* **GIVEN DATA**:
----

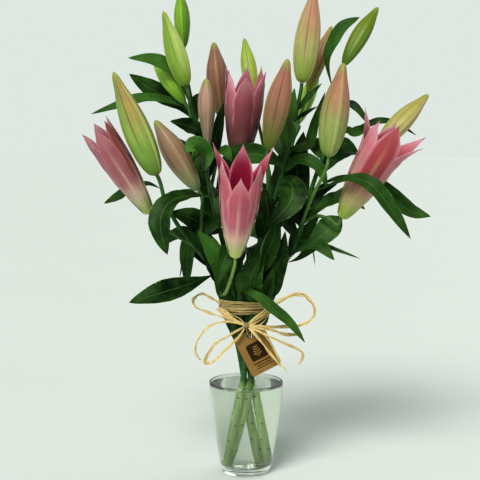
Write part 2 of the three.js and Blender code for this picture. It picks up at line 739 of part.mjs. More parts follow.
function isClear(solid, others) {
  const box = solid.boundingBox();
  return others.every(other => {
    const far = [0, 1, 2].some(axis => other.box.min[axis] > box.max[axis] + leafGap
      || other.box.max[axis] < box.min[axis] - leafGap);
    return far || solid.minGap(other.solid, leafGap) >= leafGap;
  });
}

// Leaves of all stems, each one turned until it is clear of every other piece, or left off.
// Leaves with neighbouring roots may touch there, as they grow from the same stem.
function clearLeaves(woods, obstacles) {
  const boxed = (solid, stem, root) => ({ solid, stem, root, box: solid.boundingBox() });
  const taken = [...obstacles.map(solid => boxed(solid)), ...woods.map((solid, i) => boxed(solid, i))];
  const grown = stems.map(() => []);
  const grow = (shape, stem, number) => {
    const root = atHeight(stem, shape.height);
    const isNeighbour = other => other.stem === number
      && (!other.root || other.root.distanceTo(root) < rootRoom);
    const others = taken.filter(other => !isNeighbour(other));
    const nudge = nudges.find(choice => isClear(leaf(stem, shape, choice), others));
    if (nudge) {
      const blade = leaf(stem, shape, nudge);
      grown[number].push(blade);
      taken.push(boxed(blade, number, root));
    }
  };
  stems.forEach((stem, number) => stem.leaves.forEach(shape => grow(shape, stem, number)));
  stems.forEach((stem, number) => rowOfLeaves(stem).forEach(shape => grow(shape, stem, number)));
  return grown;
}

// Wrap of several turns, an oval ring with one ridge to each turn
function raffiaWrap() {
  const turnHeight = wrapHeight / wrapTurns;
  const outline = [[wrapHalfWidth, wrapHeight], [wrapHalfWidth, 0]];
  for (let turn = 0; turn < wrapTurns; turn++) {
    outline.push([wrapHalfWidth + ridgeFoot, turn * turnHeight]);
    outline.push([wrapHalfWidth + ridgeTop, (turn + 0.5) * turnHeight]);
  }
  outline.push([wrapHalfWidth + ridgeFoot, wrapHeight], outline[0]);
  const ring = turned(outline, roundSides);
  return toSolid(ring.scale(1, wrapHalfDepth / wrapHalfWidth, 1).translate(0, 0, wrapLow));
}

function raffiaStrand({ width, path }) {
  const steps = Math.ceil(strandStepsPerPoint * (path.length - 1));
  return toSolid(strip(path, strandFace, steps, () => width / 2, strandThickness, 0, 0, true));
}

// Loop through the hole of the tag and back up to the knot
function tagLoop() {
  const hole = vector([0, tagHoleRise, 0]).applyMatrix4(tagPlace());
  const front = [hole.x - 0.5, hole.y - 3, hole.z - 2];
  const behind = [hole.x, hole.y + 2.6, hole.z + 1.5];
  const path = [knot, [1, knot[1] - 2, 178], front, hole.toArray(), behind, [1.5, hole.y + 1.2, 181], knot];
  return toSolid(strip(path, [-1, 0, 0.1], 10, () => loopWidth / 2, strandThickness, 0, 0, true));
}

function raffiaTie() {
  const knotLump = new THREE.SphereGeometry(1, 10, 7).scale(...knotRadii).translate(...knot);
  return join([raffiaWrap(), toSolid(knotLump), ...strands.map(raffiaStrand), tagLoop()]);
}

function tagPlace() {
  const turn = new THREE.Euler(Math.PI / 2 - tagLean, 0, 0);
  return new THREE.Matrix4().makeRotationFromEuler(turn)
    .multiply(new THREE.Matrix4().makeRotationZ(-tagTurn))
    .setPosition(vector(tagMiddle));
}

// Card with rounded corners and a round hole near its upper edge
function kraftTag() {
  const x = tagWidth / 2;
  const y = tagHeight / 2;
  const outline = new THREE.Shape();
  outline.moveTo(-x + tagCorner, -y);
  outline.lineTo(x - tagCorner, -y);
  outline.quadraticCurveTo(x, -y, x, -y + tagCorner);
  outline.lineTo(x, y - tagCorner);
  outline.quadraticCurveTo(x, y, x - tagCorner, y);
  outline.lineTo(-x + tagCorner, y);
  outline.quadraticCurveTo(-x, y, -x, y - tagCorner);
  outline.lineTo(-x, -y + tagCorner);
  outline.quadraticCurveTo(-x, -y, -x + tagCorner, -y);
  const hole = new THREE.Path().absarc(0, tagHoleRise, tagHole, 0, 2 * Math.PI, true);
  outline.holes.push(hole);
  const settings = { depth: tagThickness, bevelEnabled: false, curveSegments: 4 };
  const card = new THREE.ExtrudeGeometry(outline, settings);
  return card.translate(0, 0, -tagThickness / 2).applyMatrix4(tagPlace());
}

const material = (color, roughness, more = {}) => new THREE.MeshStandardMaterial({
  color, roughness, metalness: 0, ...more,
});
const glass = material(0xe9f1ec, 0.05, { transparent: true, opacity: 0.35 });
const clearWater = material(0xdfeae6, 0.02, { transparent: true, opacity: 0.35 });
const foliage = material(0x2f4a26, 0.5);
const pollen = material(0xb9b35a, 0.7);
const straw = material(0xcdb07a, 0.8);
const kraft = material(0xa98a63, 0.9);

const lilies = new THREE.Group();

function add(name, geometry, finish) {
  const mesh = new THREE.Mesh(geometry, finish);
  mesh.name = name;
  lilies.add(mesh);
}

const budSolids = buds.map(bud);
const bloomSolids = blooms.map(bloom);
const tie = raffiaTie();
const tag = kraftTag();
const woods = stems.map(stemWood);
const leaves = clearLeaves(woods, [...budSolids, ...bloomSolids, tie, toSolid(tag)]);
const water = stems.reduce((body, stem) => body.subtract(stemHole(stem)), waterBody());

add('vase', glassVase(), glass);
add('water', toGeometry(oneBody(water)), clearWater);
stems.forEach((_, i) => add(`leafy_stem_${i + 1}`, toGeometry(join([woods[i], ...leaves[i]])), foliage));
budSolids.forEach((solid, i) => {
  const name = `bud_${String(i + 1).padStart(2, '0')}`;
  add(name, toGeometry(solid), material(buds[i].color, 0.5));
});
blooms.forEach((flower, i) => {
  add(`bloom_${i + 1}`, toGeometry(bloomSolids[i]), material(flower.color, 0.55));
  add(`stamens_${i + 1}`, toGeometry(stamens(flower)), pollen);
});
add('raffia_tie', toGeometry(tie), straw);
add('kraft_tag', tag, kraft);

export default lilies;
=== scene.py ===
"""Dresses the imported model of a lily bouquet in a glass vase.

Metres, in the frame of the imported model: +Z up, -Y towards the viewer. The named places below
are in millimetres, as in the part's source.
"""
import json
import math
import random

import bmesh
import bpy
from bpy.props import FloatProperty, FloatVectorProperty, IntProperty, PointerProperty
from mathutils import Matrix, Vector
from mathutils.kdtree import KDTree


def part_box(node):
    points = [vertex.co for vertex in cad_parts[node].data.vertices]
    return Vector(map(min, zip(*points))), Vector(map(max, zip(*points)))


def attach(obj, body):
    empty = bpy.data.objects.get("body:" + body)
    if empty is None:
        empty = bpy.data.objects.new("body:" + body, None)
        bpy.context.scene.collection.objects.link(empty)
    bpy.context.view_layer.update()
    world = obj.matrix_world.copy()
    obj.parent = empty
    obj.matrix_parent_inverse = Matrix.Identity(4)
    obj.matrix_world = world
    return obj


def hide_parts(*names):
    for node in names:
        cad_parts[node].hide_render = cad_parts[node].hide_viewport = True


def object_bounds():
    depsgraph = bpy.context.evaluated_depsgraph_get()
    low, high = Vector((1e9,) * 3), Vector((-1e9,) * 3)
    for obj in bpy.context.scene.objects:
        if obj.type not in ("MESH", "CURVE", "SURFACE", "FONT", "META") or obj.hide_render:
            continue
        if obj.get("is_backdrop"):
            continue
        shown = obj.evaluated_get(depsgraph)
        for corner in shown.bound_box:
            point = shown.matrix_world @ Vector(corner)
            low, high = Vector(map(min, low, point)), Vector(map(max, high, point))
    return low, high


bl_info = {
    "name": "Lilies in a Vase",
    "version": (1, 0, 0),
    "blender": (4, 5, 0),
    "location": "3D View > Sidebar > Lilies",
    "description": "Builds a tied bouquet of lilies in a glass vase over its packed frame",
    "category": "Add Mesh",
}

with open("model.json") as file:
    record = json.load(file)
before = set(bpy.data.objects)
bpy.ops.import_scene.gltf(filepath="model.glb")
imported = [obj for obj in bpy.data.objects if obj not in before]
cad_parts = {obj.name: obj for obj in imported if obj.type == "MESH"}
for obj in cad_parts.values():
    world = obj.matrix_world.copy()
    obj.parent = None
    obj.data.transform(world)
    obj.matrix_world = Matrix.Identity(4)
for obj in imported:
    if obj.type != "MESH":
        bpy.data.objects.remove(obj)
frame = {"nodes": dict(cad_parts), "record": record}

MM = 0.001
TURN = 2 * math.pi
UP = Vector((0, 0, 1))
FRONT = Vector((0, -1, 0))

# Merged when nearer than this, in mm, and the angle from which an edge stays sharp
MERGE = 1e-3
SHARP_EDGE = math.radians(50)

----

* **GOAL**: Everything from the line that contains "points = [vertex.co" through the line that contains "for node in" is to be transcribed exactly, and nothing outside that range.

* **EXERCISE SOLUTION**:
    points = [vertex.co for vertex in cad_parts[node].data.vertices]
    return Vector(map(min, zip(*points))), Vector(map(max, zip(*points)))


def attach(obj, body):
    empty = bpy.data.objects.get("body:" + body)
    if empty is None:
        empty = bpy.data.objects.new("body:" + body, None)
        bpy.context.scene.collection.objects.link(empty)
    bpy.context.view_layer.update()
    world = obj.matrix_world.copy()
    obj.parent = empty
    obj.matrix_parent_inverse = Matrix.Identity(4)
    obj.matrix_world = world
    return obj


def hide_parts(*names):
    for node in names:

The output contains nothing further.